I’ve had a raging headache for the past week along with severe chest pains that about knock me off my feet and I know it’s stress induced. I spend about 95% of my time trying to figure out what I’m going to do and what kind of jobs that I even want to apply for considering the pay with most of these place are either minimum wage or a little bit above. I want to work part time so I have time for sleep, my niece, and possibly going back to school but if I’m not making tips, I’m not going to be able to survive on $8.50 or $9 an hour, which is the going pay rate for most of the jobs here.

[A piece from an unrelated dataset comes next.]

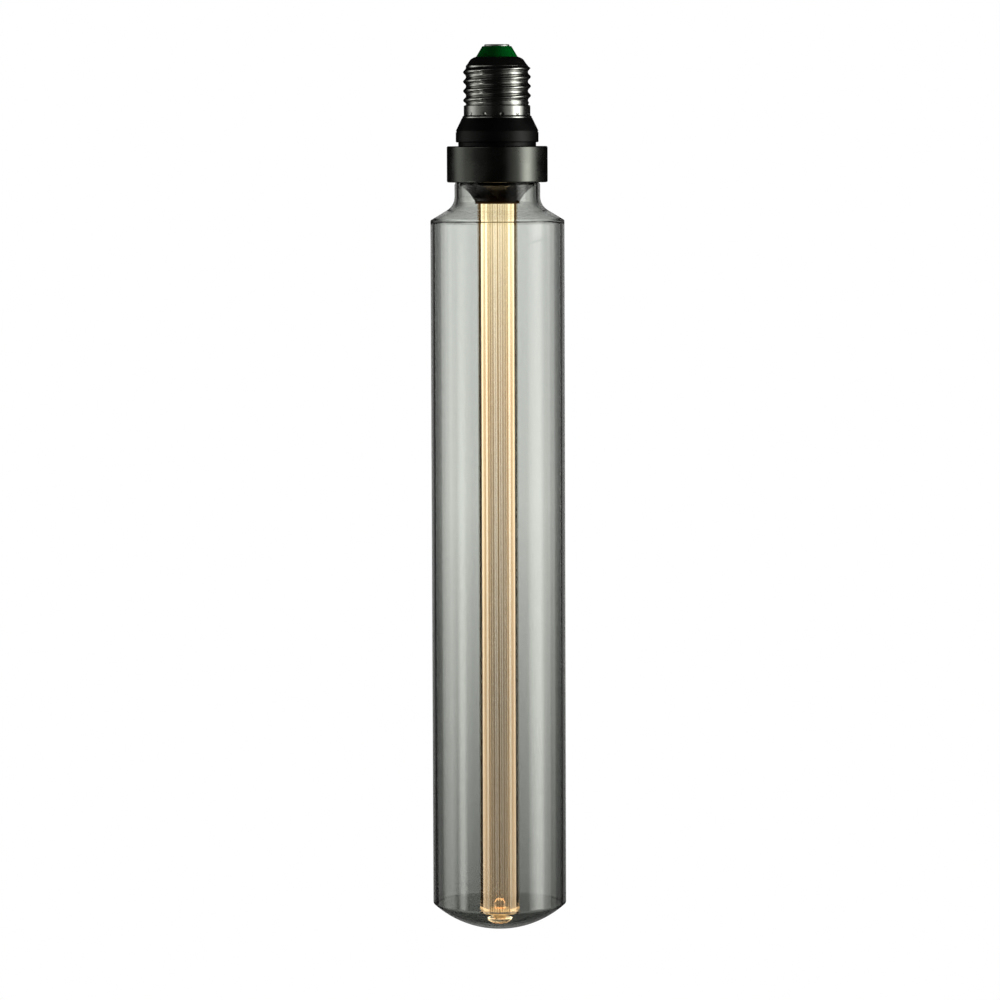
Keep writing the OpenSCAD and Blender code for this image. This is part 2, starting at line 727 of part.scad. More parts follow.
// The insulated lead from the contact's shank to the board
module live_lead() {
    y = (driver_board.y + lead_d) / 2 + seat_gap;
    tail_z = spigot_z - shank_tail;
    drop = tail_z - board_top_z;
    color("firebrick") wire([
        [0, 0, tail_z], [0, 0, tail_z - drop / 6], [-lead_d / 2, y / 2, tail_z - drop / 2],
        [-lead_d, y, board_top_z], [-lead_d, y, board_top_z - rail_w]
    ], lead_d);
}

// The bare wire that leaves the board, passes the spigot's notch and is trapped by the shell
module neutral_lead() {
    y = (driver_board.y + wire_d) / 2 + seat_gap;
    notch_z = board_top_z + wire_d;
    rail_x = spigot_in_r - rail_depth - wire_d;
    out_x = spigot_r - wire_d / 2 - loose_gap;
    color("peru") wire([
        [rail_x - wire_d * 2, y, board_top_z - rail_w], [rail_x - wire_d * 2, y, board_top_z],
        [rail_x - wire_d, y / 2, board_top_z + wire_d * 0.8], [rail_x, 0, notch_z],
        [spigot_in_r + spigot_wall / 4, 0, notch_z], [out_x, 0, notch_z - wire_d * 0.6],
        [out_x, 0, notch_z - wire_d * 2], [out_x, 0, spigot_z - spigot_wall - wire_groove_l + wire_d]
    ], wire_d);
}

// A lead from the board's foot, through the collar's web and both boards, bent out to its pad
module chip_lead(side) {
    y = (driver_board.y + wire_d) / 2;
    x = web_hole_d / 4;
    end_z = chip_board_end_z - wire_d / 2;
    in_x = chip_board_hole_d / 2 - wire_d;
    wire([
        [side * x, y, board_end_z + 2 * rail_w], [side * x, y, board_end_z],
        [side * x, y / 2, web_z], [side * in_x, 0, pad_end_z],
        [side * in_x, 0, chip_board_end_z + wire_d / 2],
        [side * (in_x + wire_d / 3), 0, end_z + wire_d / 3], [side * (in_x + wire_d), 0, end_z],
        [side * (chip_ring_r - chip_size.x / 2 - wire_d), 0, end_z]
    ], wire_d);
}

module chip_lead_plus() {
    color("crimson") chip_lead(1);
}

module chip_lead_minus() {
    color("black") chip_lead(-1);
}

centre_contact();
insulator();
screw_shell();
driver_housing();
collar();
glass_bond();
glass_envelope();
guide_holder();
light_guide();
guide_plug();
thermal_pad();
chip_board();
light_chips();
fixing_screws();
driver_board();
reservoir_capacitor();
input_capacitor();
choke_core();
choke_winding();
rectifier();
driver_chip();
fusible_resistor();
live_lead();
neutral_lead();
chip_lead_plus();
chip_lead_minus();
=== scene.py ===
# The looks of a long tubular LED lamp, seen as in its photograph, with its screw cap up.
# Lengths are metres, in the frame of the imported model: +Z out of the cap, origin on the contact's face.
import json
import math

import bmesh
import bpy
from mathutils import Matrix, Vector


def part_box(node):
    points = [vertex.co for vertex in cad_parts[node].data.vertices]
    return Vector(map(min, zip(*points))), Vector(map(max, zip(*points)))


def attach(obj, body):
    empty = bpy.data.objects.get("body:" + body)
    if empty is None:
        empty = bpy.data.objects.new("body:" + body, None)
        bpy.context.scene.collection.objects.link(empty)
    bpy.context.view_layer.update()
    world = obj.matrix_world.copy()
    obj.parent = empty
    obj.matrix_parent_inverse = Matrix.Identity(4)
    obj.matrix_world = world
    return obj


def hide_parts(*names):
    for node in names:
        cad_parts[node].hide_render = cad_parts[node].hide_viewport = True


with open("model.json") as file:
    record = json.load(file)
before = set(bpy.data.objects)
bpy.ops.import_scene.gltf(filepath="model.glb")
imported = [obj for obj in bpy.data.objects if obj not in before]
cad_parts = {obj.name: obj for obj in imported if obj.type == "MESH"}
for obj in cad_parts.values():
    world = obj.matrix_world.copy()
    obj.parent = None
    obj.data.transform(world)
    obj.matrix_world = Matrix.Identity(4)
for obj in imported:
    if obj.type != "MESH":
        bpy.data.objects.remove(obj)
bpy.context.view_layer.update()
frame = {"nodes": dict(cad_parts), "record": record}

nodes = frame["nodes"]

MM = 0.001
FRONT = -math.pi / 2


# Camera
# The picture is square. The axis of the lamp leans a little and stands left of the picture's middle.
PICTURE = 1000
FOCAL_PX = 4680
SENSOR_MM = 36
CAMERA_AWAY = 1819 * MM
EYE_LEVEL = -40.2 * MM
AIM_LEVEL = -176.8 * MM
LEAN = math.radians(0.197)
AIM_RIGHT_PX = 1.6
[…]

Life has just become so much harder than I could have ever imagined and I’m fighting so hard to not completely giving up but my depression is hiding around the corner waiting to come out full blast. I’m just so scared about everything and I just don’t know where to go from here. This place is such a fucking joke and I envy all my friends that have managed to get the fuck out of here.

Sometimes I feel like I can’t breathe and the walls are closing in on me. I just wish I was a normal person that didn’t have to worry about my social anxiety making it difficult for me to work in certain places and as much as I’d like a break from working, I know that would be detrimental to me getting a job later. I just feel so trapped and I’m scared I’m never going to find the light at the end of the tunnel. Maybe I just set my sights too high but I know what I have to make to be okay and no matter what job I find, I won’t make anything even close to what I need.

I just have to get something figured out because sleep has gotten to the point of impossible. I take more and more sleep aids every night and still find myself wide awake at 3 or 4 am. I tried to nap earlier but a fly landed on my arm and woke me up so now I’m even more cranky.

Time to shower, or maybe lay down. I don’t even know right now.